New Jerseyans who live in different communities use hospitals at widely different rates, and those differences could pave the way to improving healthcare and reducing costs, according to a new report by Rutgers University researchers.
The report, Hospital Utilization Patterns in 13 Low-Income Communities in New Jersey: Opportunities for Better Care and Lower Costs, found wide variations in how many avoidable ER visits residents make.
The reason that this information is so valuable, according to coauthor Joel Cantor, director of the Rutgers Center for State Health Policy, is that it opens up the possibility that communities that rely heavily on hospitals for primary care can learn from those who make fewer trips to the ER.
For example, the report found that Camden residents had more than three times as many avoidable visits to emergency departments than did residents of the Union City-West New York-North Bergen region.
“Our intention was to start a dialogue and I think we’ve succeeded,” Cantor said. The report has been shared with state health and Medicaid officials, as well as community leaders, he noted.
The report didn’t examine the reasons for varying hospital utilization rates. Instead, it compiled data on emergency-room visits and inpatient hospital stays and compared communities with the highest and lowest rates.
The communities were chosen for the study because they are potential candidates for the state’s pilot Medicaid accountable care organization (ACO).
The way this project will work is that an ACO will be set up in each participating community, and it will be paid to coordinate patient care. Organizations will earn more if they improve the quality of care as measured by objective benchmarks; expand access to primary and behavioral healthcare; and reduce costs.
New Brunswick was the only one of the 13 communities that had consistently low rates of emergency department use, inpatient visits, and hospital readmissions.
Cantor said that New Brunswick’s admirable achievement could result from it having a strong primary care infrastructure, which other communities could try to replicate.
But not all success factors can be replicated, such as having a large immigrant population that uses hospitals less.
“Some things are outside of (community) control,” Cantor said.
Cantor did say that the ACO model is well-positioned to address many factors that lead to excessive hospital use, such as substance abuse. In addition, ACO staff are trained to help patients receive services that alleviate many of the root causes of ER and healthcare overuse.
Many of the report’s findings will give community healthcare leaders a lot to think about.
For example, only 1 percent of the patients in the study were among the highest users of both inpatient care and emergency departments.
“They are really quite different populations,” Cantor said. And that could help communities realize that they need to come up with different strategies to solve each problem.
He also noted that patients with private insurance made up the largest percentage of frequent users of ERs (33.3 percent of that category statewide).

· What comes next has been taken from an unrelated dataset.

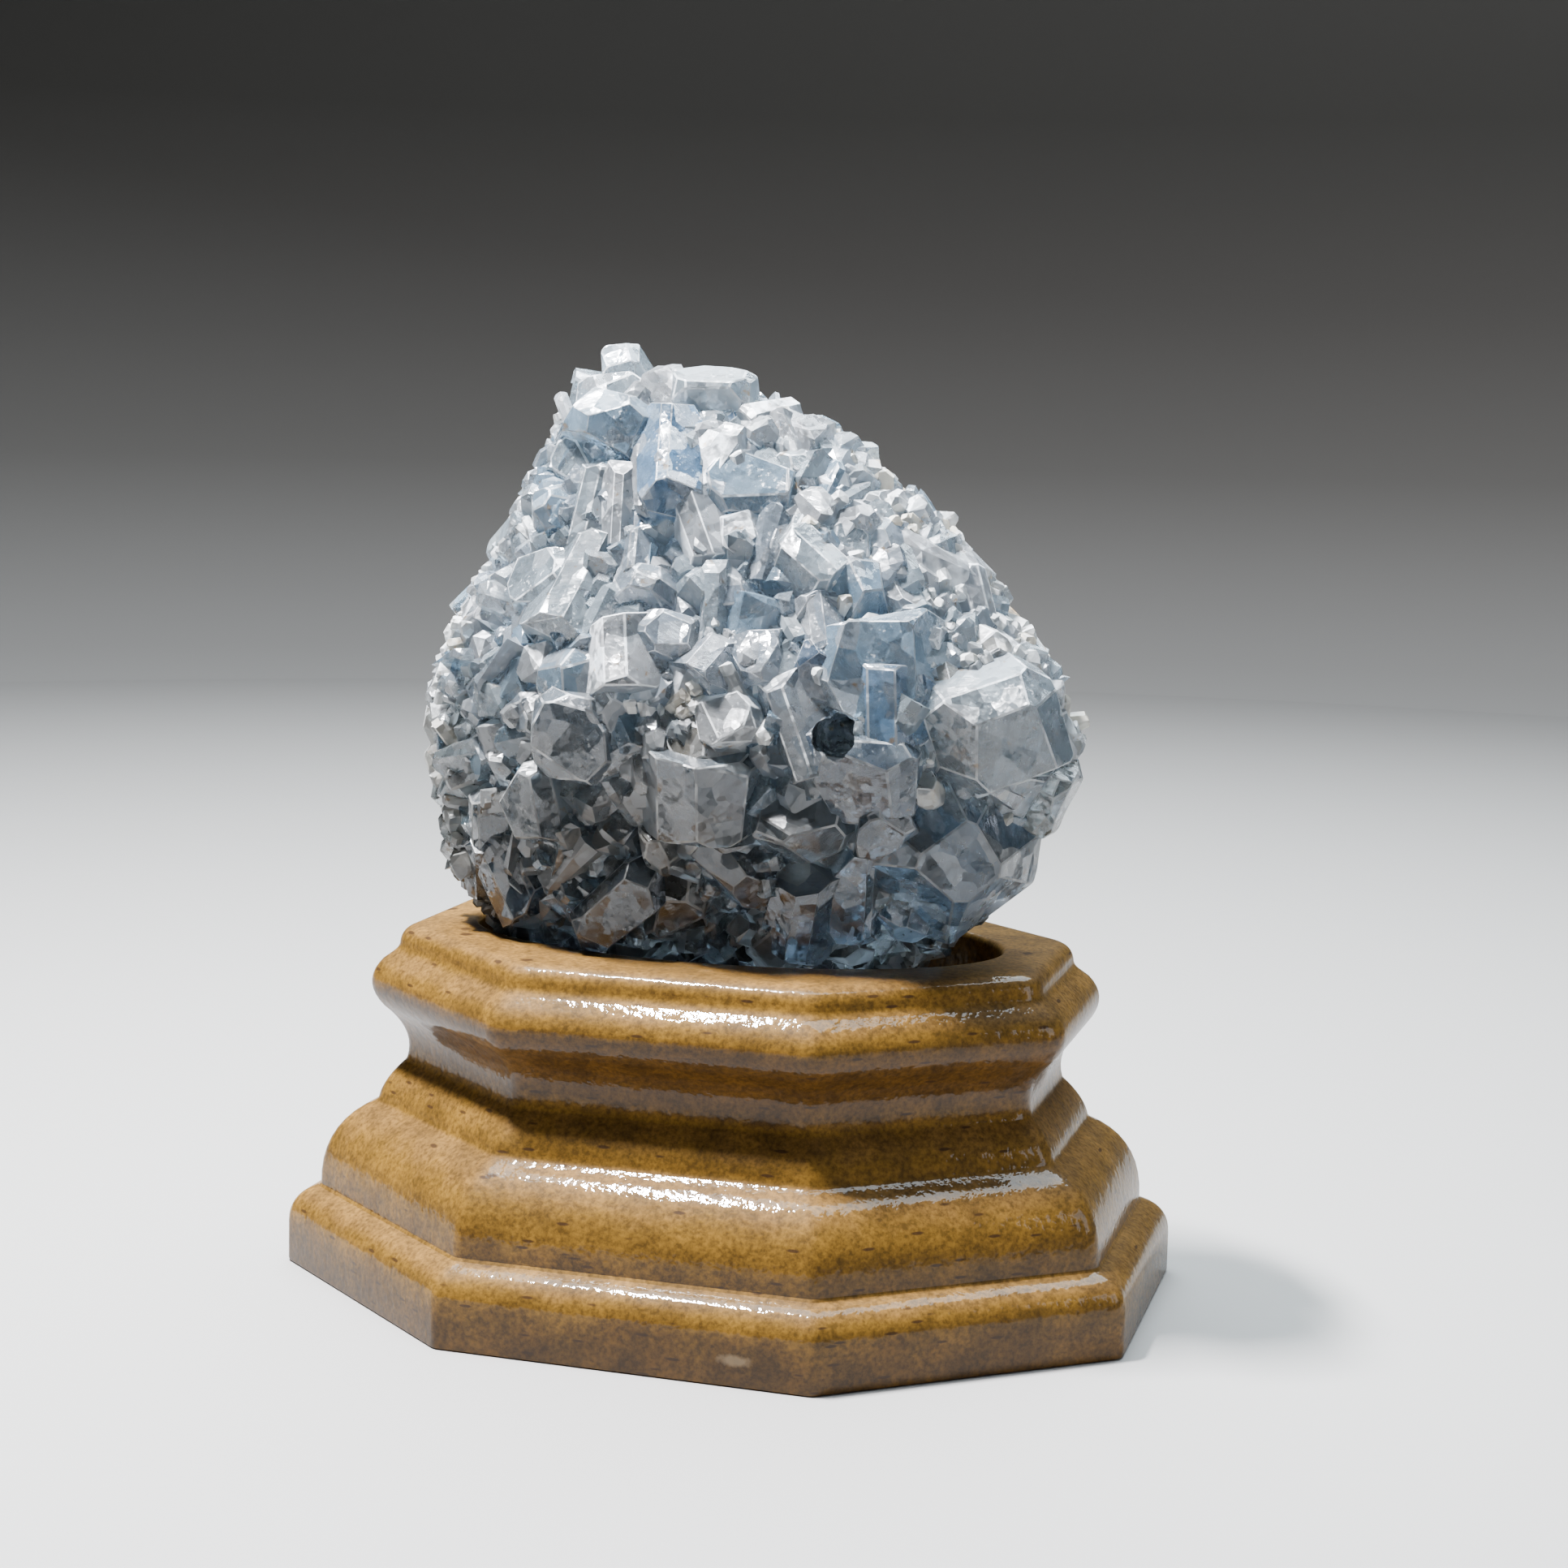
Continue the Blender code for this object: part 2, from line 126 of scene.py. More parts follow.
def loft(rings):
    bm = bmesh.new()
    rows = [[bm.verts.new(point) for point in ring] for ring in rings]
    for low, high in zip(rows, rows[1:]):
        for i in range(len(low)):
            j = (i + 1) % len(low)
            bm.faces.new((low[i], low[j], high[j], high[i]))
    bm.faces.new(reversed(rows[0]))
    bm.faces.new(rows[-1])
    return bm


def cut(obj, other, operation="DIFFERENCE", solver="MANIFOLD"):
    modifier = obj.modifiers.new(operation.title(), "BOOLEAN")
    modifier.operation = operation
    modifier.solver = solver
    modifier.object = other


def baked(obj, name):
    # the object with its modifiers applied, without the loose crumbs that cuts leave: its largest shell alone
    graph = bpy.context.evaluated_depsgraph_get()
    mesh = bpy.data.meshes.new_from_object(obj.evaluated_get(graph))
    mesh.name = name
    bpy.data.objects.remove(obj, do_unlink=True)
    bm = bmesh.new()
    bm.from_mesh(mesh)
    left = set(bm.faces)
    shells = []
    while left:
        grown = [left.pop()]
        for face in grown:
            near = {other for edge in face.edges for other in edge.link_faces} & left
            left -= near
            grown.extend(near)
        shells.append(grown)
    shells.sort(key=len)
    spare = [face for shell in shells[:-1] for face in shell]
    bmesh.ops.delete(bm, geom=spare, context="FACES")
    bm.to_mesh(mesh)
    bm.free()
    return linked(bpy.data.objects.new(name, mesh))


cutters = hidden("cutters")


# the plinth: an octagonal moulding of fibreboard with an oval recess

plinth = {
    "length": 130.0, "width": 101.0, "height": 52.6,
    "cornerCutX": 37.3, "cornerCutY": 29.1,
    "footCornerRadius": 2.0, "rimCornerRadius": 5.5, "cornerSteps": 8,
    "curveSteps": 9,
    "recessLength": 82.0, "recessWidth": 46.0, "recessDepth": 12.0, "recessRound": 1.0,
    "recessSides": 120, "recessTurns": (15, 30, 45, 60, 75, 90),
    "sharpFrom": math.radians(32), "seatReach": 90, "seatDepth": 25,
    "scuff": (16.7, -50.5, 3.9), "scuffSize": (2.7, 3.0, 0.9),
}
gap = 0.3  # kept between pieces that touch
specimenFoot = plinth["height"] - plinth["recessDepth"] + gap


def curvePoints(start, pull, end):
    a, b, c = Vector(start), Vector(pull), Vector(end)
    steps = plinth["curveSteps"]
    shares = [i / steps for i in range(steps + 1)]
    return [a * (1 - t) ** 2 + b * 2 * t * (1 - t) + c * t * t for t in shares]


def mouldingProfile():
    # the side from floor to rim as (inset, height)
    top = plinth["height"]
    foot = [Vector((0.4, 0.0)), Vector((0.1, 0.2)), Vector((0.0, 0.5))]
    foot += curvePoints((0, 6.4), (0, 10.6), (4.1, 11.8))
    step = curvePoints((4.4, 12.2), (4.2, 21.6), (11.8, 25.0))
    fillet = curvePoints((12.2, 25.5), (12.7, 28.2), (15.7, 31.2))
    cove = curvePoints((16.0, 31.6), (17.3, 36.2), (12.7, 40.2))
    lip = curvePoints((12.7, 40.2), (9.6, 43.9), (12.6, 47.2))[1:]
    crease = [Vector((14.0, 48.3)), Vector((14.5, 48.8)), Vector((14.75, 49.2))]
    rim = curvePoints((14.9, 49.6), (15.1, top), (18.2, top))
    return foot + step + fillet + cove + lip + crease + rim


def octagon(inset):
    x, y = plinth["length"] / 2, plinth["width"] / 2
    cutX, cutY = plinth["cornerCutX"], plinth["cornerCutY"]
    diagonal = math.hypot(cutX, cutY)
    frontX = x - cutX - inset * (diagonal - cutX) / cutY
    sideY = y - cutY - inset * (diagonal - cutY) / cutX
    x, y = x - inset, y - inset
    quarter = [Vector((x, sideY)), Vector((frontX, y))]
    half = quarter + [Vector((-p.x, p.y)) for p in reversed(quarter)]
    return half + [-p for p in half]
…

“The hospitals don’t mind when insured patients show up frequently,” Cantor said. “The incentives aren’t necessarily aligned for the hospitals, at least to tackle this problem.”
While hospitals are working to reduce use by uninsured residents, the increase in the number of insured patients as a result of the federal Affordable Care Act may reverse this trend.
Emergency department “overcrowding is a problem that is not going to go away and may get worse,” Cantor said.
The largest potential savings are among those who reduce inpatient treatment. If high-use communities could match their lowest-use counterparts (Elizabeth and Linden), hospitals could save $284.3 million annually, according to the report. Cantor said that could be achieved by reducing the number of patients overall or by providing care at a lower cost.
“It’s a lot of money on the table,” Cantor said, characterizing the potential savings for communities.
One potential path for savings is suggested by the fact that 38.6 percent of the most frequent inpatient hospital visitors had mental-health disorders, including substance-abuse problems. If mental-health needs could be met before they lead to hospitalizations, the savings could be quite large, Cantor said.